Charles Gaines, Sky Box II, 2020; acrylic, digital print, aluminum, polyester film, and LED lights; courtesy the artist and Hauser & Wirth. Installation view in New Work: Charles Gaines, San Francisco Museum of Modern Art, 2021. Photo: Katherine Du Tiel

 

This conversation between artist Charles Gaines and curator Eungie Joo took place on March 31, 2020, in conjunction with the exhibition New Work: Charles Gaines.


Eungie Joo: Tell me about the new work that you are planning for SFMOMA—I want to know about the significance of the Dred Scott case as well as the final court decision in 1857, and why you wanted to make this the subject of the works at the museum.

Charles Gaines: At the time that the opportunity to show at the museum came up, I had been exploring the idea of writing an opera—a Dred and Harriet Scott opera—and had already developed a bunch of research on the subject. I had been to St. Louis and gone through the files in the courthouse where the cases were held, and had a lot of scanned images of the files that the library let us take with us. I was involved in this research when the idea of the show came up, and I thought it would be an ideal time to do a new Manifestos work on Dred Scott because I had so much content. I really wanted to do a work about it that wouldn’t take three years to make but would at the same time help me with the eventual opera. In developing ideas for the exhibition, I suggested a new Sky Box work, and you thought that it was a pretty good idea and encouraged me, so I decided to do it, mainly because I do anything you tell me to do.

EJ: Oh, it’s my fault. Thank you. I’m proud.

CG: And it made sense, because I had all this written and visual material. So the idea of doing this new Sky Box piece where you walk in and see this wall of text—both scans of the actual handwritten court documents and a transcription of the rulings—really fascinated me.

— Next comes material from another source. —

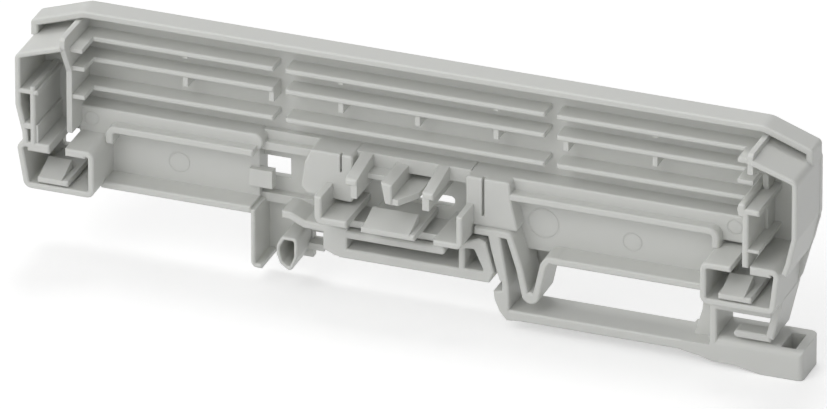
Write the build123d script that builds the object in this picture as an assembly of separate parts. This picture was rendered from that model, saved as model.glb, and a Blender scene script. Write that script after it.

As you know, the piece is about the experience of a wall of text converting into a panoramic view of the night sky. It’s another work that deals with this issue of trying to advance affect based on certain linguistic, strategic movements. I was very interested in working with that idea at this scale, but again, Dred Scott is a huge subject. I think the Declaration of Independence might be as important, but that’s still up for judgment. It was a huge ruling that continues to affect our lives today in such meaningful ways. It is an event that we can point to when we talk about race and representation and all of the related issues that we often speak about. It all points to the Dred Scott decision. I was really fascinated by that—by unpacking in a work of art the complexities of this decision.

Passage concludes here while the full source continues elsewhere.